Preventive maintenance reduces downtime because it allows work to happen on your terms. You can plan for availability, book workshop time properly and align servicing with actual usage rather than rough estimates. Kilometre-based schedules are useful for road vehicles, but engine hours and utilisation data often give a more accurate picture for plant, generators and site equipment.
There is a trade-off here. If you service too early, you increase maintenance costs and potentially take useful assets offline unnecessarily. If you service too late, you risk breakdowns and larger repair bills. The right balance depends on asset type, operating conditions and duty cycle. A metro courier vehicle and a construction site machine should not be treated the same way.
Driver behaviour has a direct effect on uptime
Harsh braking, rapid acceleration, speeding, excessive idling and poor route discipline all add wear. Over time, that means more tyres, more brake work, more fuel burn and a higher chance of breakdowns. It also increases the risk of incidents, which can create the most expensive downtime of all.
Driver monitoring should not be approached as a gotcha exercise. It works best when it supports coaching, consistency and safer operating habits. Clear behaviour reporting gives managers a way to address issues early with evidence rather than assumptions. It also helps identify where fatigue, route pressure or unrealistic job timing may be contributing to poor driving.
If your best drivers consistently return vehicles in better condition and stay on schedule, that is not luck. It is an operational signal worth paying attention to.
Build maintenance around real usage
One of the simplest ways to improve uptime is to stop treating every asset the same. In many fleets, some vehicles are heavily used while others sit in the yard waiting for ad hoc work. The same goes for trailers, earthmoving equipment and non-powered assets.

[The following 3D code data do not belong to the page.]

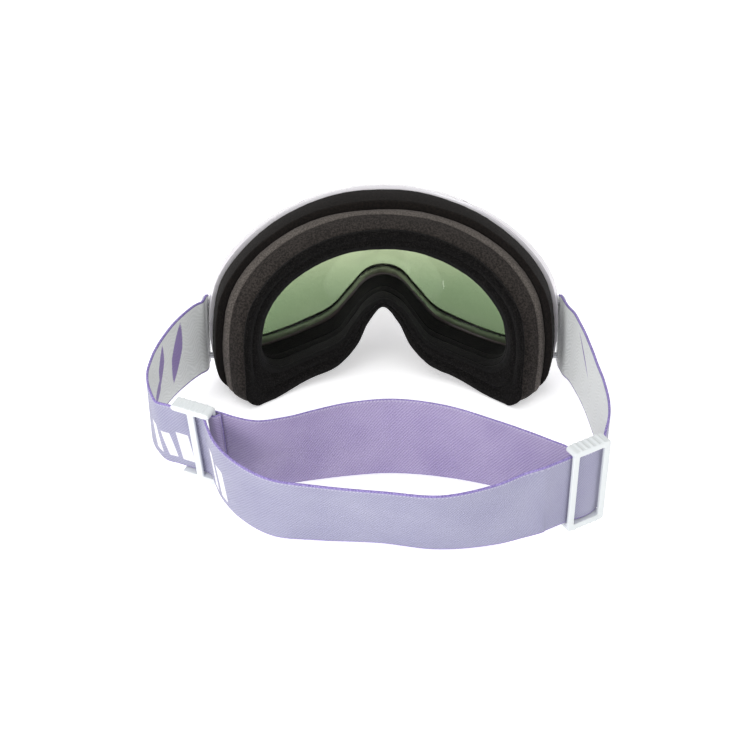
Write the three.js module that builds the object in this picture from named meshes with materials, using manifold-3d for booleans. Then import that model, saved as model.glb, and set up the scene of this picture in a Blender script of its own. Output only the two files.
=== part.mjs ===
// Ski goggles with a magnetic double lens and an adjustable elastic strap.
// Millimetres, +Z up. The lens faces -Y and the face foam faces +Y. The wearer's left is +X.
// The goggles rest on their cheeks, tipped forward, and the strap stands on its edge behind them.
import * as THREE from 'three';
import { mergeVertices } from 'three/addons/utils/BufferGeometryUtils.js';
import Module from 'manifold-3d';

const wasm = await Module();
wasm.setup();

// ---- Driving dimensions -------------------------------------------------------------------
const lean = THREE.MathUtils.degToRad(16); // how far the goggles tip forward on their cheeks
const faceDepth = 23; // how far the middle of the face curve sits in front of the temples
const gap = 0.3; // room kept between neighbouring pieces
const floorClearance = 0.2; // the lowest edges stay this far above the resting plane
const stepsPerKnot = 3; // facets between two outline points

// Depths behind the face, at the middle, with the plan radius of each level.
const depths = { skin: 2.7, face: 13, middle: 19.3, base: 33.4, frame: 34, rim: 40, seat: 47.5 };
const faceRadius = 95;
const frameRadius = 112;

const lensThickness = 1.8;
const innerLensThickness = 1.1;
const lensDome = 4.5; // how far the lens bulges forward of its rim

const strapWidth = 38;
const strapThickness = 1.5;
const loopThickness = 0.9; // the short strap is thinner where it loops round a bar
const bar = 1.6; // thickness of a slider's bars
const sliderWidth = 20; // along the strap
const sliderPlane = 2.5; // how far the bars sit to each side of the slider's middle
const strapOffset = 0.65; // how far the strap runs to one side of the slider's middle
const endBarHeight = 3.2;
const ridgeHeight = 0.4; // the grip ridges on the end bars
const sliderRoom = 0.5; // between the strap's edge and an end bar
const sliderRise = endBarHeight + ridgeHeight + sliderRoom; // how high a slider carries the strap's edge

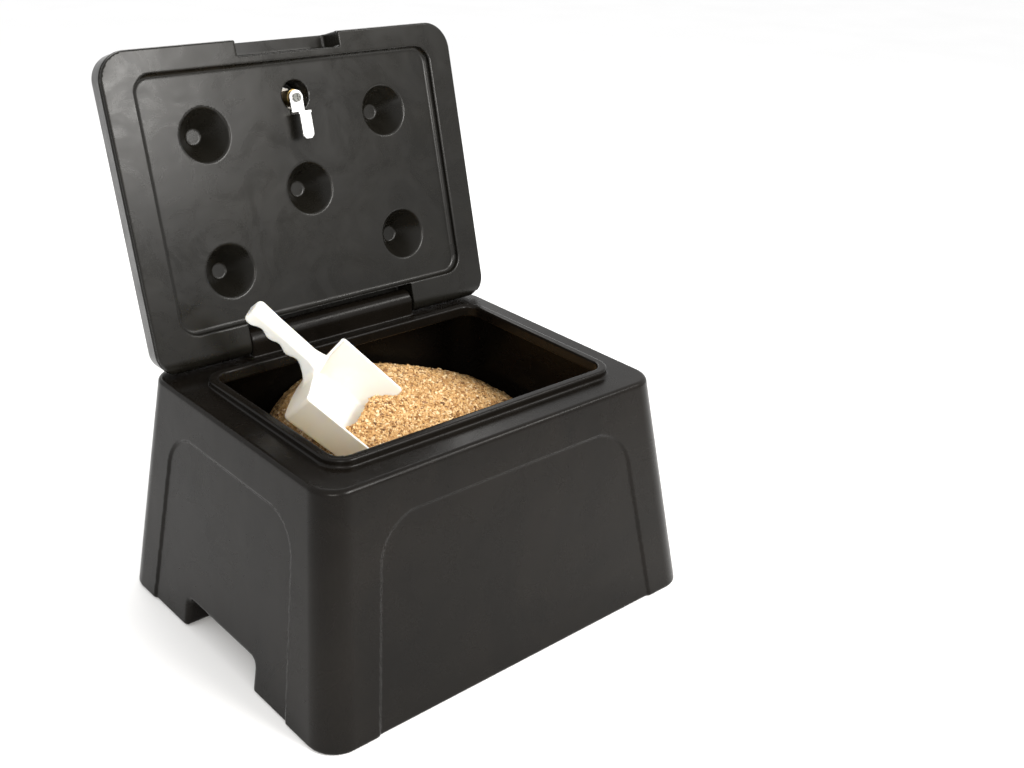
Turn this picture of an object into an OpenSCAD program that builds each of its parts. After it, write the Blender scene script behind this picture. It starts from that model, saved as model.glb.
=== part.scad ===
// Lidded tub for de-icing salt, with a hinged double-skin lid, a cam lock and a hand scoop.
// The frame: origin on the floor under the middle of the tub and its open lid, +X to the right,
// -Y towards the side that opens.

/* [View] */
// Which piece to draw

/* [Tub] */
// Width of the foot of the tub
body_w = 521; // [500:1:540]
// Depth of the foot of the tub
body_d = 418; // [406:1:430]
// Width of the flat deck round the opening
deck_w = 450; // [440:1:456]
// Depth of the flat deck
deck_d = 347; // [340:1:352]
// Height of the deck above the floor
body_h = 263; // [255:1:275]
// Wall thickness of the moulding
wall = 5; // [4:0.5:6]
// Depth of the arched panels in the four walls
panel_depth = 2.2; // [1:0.1:2.5]
// Height of the lifting channel under the tub
channel_h = 35; // [25:1:45]

/* [Opening] */
// Width of the opening
open_w = 363; // [350:1:366]
// Depth of the opening
open_d = 236; // [225:1:238]
// Width of the raised lip round the opening
lip_w = 10.5; // [8:0.5:11]
// Height of the raised lip above the deck
lip_h = 9; // [6:0.5:9]

/* [Lid] */
// Width of the lid
lid_w = 455; // [448:1:460]
// Thickness of the lid
lid_t = 42.5; // [38:0.5:46]
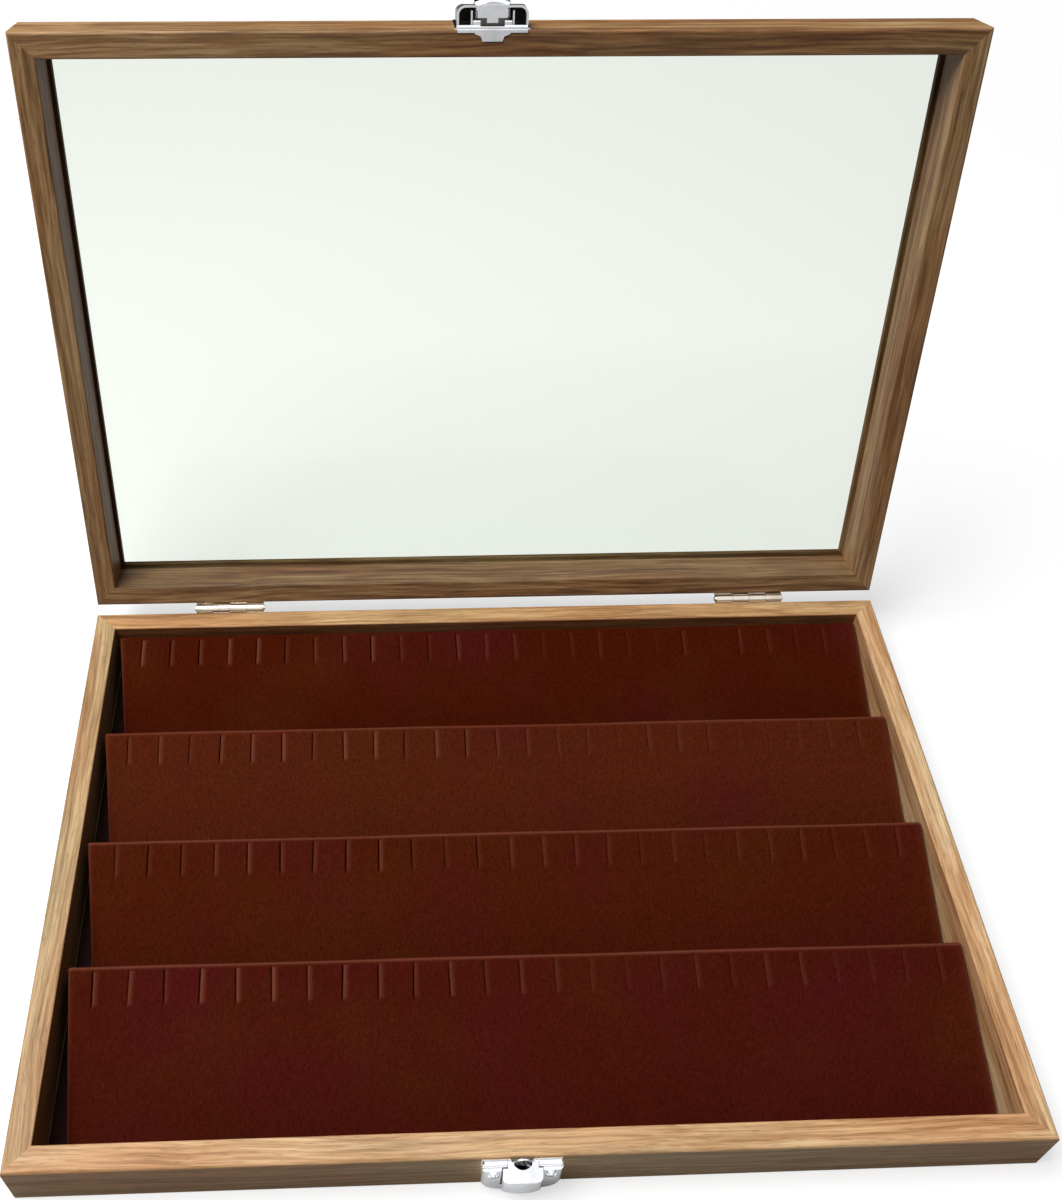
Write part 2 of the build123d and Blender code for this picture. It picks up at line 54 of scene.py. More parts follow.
def linear(code):
    """Linear colour of an sRGB hex value."""
    value = np.array([int(code[i : i + 2], 16) for i in (0, 2, 4)]) / 255
    bright = ((value + 0.055) / 1.055) ** 2.4
    return (*np.where(value <= 0.04045, value / 12.92, bright).tolist(), 1.0)


def add(tree, kind, sockets=None, stops=(), **properties):
    """Adds one node. Each socket gets a value or the output that feeds it, and a ramp gets its stops."""
    node = tree.nodes.new("ShaderNode" + kind)
    for name, value in properties.items():
        setattr(node, name, value)
    for name, value in (sockets or {}).items():
        if isinstance(value, bpy.types.NodeSocket):
            tree.links.new(value, node.inputs[name])
        else:
            node.inputs[name].default_value = value
    for number, (position, code) in enumerate(stops):
        elements = node.color_ramp.elements
        stop = elements[number] if number < 2 else elements.new(position)
        stop.position = position
        stop.color = linear(code)
    return node


def laid_shut(tree, place):
    """A point of the open lid, turned about the hinge axis to where it is when the lid is shut."""
    y, z = hinge_axis
    moved = (0, y - cos(lid_turn) * y + sin(lid_turn) * z, z - sin(lid_turn) * y - cos(lid_turn) * z)
    turn = add(tree, "Mapping", {"Vector": place, "Rotation": (lid_turn, 0, 0), "Location": moved})
    return turn.outputs[0]


def new_material(name, **finish):
    """A material and its Principled shader, with the finish's even values set on its sockets."""
    material = bpy.data.materials.new(name)
    material.use_nodes = True
    shader = material.node_tree.nodes["Principled BSDF"]
    for socket, value in finish.items():
        shader.inputs[socket.replace("_", " ")].default_value = value
    return material, material.node_tree, shader


def dress(material, *names):
    """Gives carried-over nodes their material."""
    for name in names:
        mesh = nodes[name].data
        mesh.materials.clear()
        mesh.materials.append(material)


# Camera at the photograph's place, with the frame's shift.
camera = bpy.data.objects.new("camera", bpy.data.cameras.new("camera"))
camera.location = (-0.0468, -0.26645, 0.46689)
camera.rotation_euler = (radians(42.097), radians(-0.71), radians(-2.088))
camera.data.lens = 39.152
camera.data.sensor_width = 36.0
camera.data.sensor_fit = "AUTO"
camera.data.shift_x = 0.0861
camera.data.shift_y = -0.01235
camera.data.clip_start = 0.01
scene.collection.objects.link(camera)
scene.camera = camera

# Light: one large soft lamp above and to the left, under a pale ceiling that fades towards the horizon.
scene.view_settings.view_transform = "Standard"
key = bpy.data.lights.new("key", "AREA")
key.shape = "RECTANGLE"
key.size = 1.1
key.size_y = 0.9
key.energy = 29
key_object = bpy.data.objects.new("key", key)
key_object.location = (-0.62, 0.05, 1.5)
aim = Vector((0, 0, 0.02)) - key_object.location
key_object.rotation_euler = aim.to_track_quat("-Z", "Y").to_euler()
scene.collection.objects.link(key_object)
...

Uniform service plans sound tidy, but they often hide inefficiency.
Usage-based maintenance lets you prioritise the assets that are under the most strain. It also helps avoid under-servicing critical units while over-servicing low-use assets. For operations managers, that means workshop effort goes where it will make the biggest difference.
This matters in industries such as construction, plant hire and field services, where asset usage can shift quickly from project to project. If allocation changes but maintenance planning does not, downtime usually follows.
Scheduling matters as much as the service itself
A vehicle in the workshop at the wrong time can be almost as disruptive as a breakdown. Smart scheduling means looking at service due dates alongside job demand, site access, replacement availability and compliance deadlines.
For example, if several assets are due for service within the same week, staggering them may protect operational capacity. If a high-use vehicle is booked for a large run of work, bringing maintenance forward by a few days may be the better call. There is no one perfect template here. The point is to treat maintenance planning as part of operations planning, not a separate admin task.
Use compliance data to prevent avoidable downtime
Not all downtime comes from faults. Sometimes the asset is mechanically fine but cannot be used because paperwork, inspections or regulatory requirements are out of date. That kind of downtime is especially frustrating because it is usually preventable.
Digital compliance reporting helps by keeping service records, inspections, registrations and defect workflows visible and current. It reduces the chance that a missed check becomes a delayed departure or a failed audit. It also gives office teams and field staff a clearer process for reporting issues before they become bigger problems.
For businesses managing multiple asset classes, this is where a single platform can save serious time. When compliance, maintenance and location data are separated, things get missed. When they sit together, teams can act earlier and with more confidence.
How to reduce fleet downtime in mixed fleets
The answer changes when your fleet includes more than standard road vehicles. Many Australian operators are managing a mix of trucks, utes, trailers, plant equipment and mobile teams. Downtime in one part of that chain affects the rest.
If the vehicle is available but the trailer is not, the job still stalls. If the operator arrives but the plant asset has a defect, labour time is wasted. If a field technician is delayed because dispatch did not have a live view of the nearest available asset, response times blow out.
That is why the strongest uptime strategies look across the whole operation. Asset tracking, utilisation data, maintenance alerts and team visibility should work together. A solution for all assets is not just a convenience. It helps stop downtime shifting from one asset type to another where it is harder to see.
Support faster decisions on the day
Even with strong planning, issues still happen. What separates high-performing fleets is how quickly they respond. If a fault appears, can your team confirm the asset’s last location, current status, upcoming bookings and nearest replacement option without chasing three people and two spreadsheets?
Good systems reduce decision time. They help coordinators reroute work, reassign assets and communicate with drivers or field staff while the problem is still manageable. This is where simple, usable tools matter more than flashy features. If the platform is hard to learn or too slow to use under pressure, it will not help much when the day goes sideways.
That practical usability is often underrated. The best fleet technology is not the one with the longest feature list. It is the one your operations team actually uses to keep vehicles moving.
Measure downtime properly or you will chase the wrong fix
If you only measure major breakdowns, you will miss the everyday losses that hurt productivity. Delayed starts, workshop overruns, unplanned vehicle swaps, failed pre-starts and compliance-related hold-ups all count. They may not look dramatic on their own, but together they shape utilisation, labour efficiency and customer service.
Start by tracking the reason for each downtime event and how long the asset was unavailable. Then look for patterns by vehicle type, site, driver, supplier, maintenance category or job type. You may find one ageing group of assets is creating most of the disruption. Or you may find the bigger issue is not age at all, but poor service timing and limited replacement planning.
Once you have that visibility, improvement gets much easier. You are no longer guessing where the cost sits.
Reducing downtime is rarely about one big fix. It is about making the small operational decisions easier, earlier and more accurate so your fleet spends more time working and less time waiting. When the right data is in front of the right people, uptime becomes a process you can manage, not a problem you keep reacting to.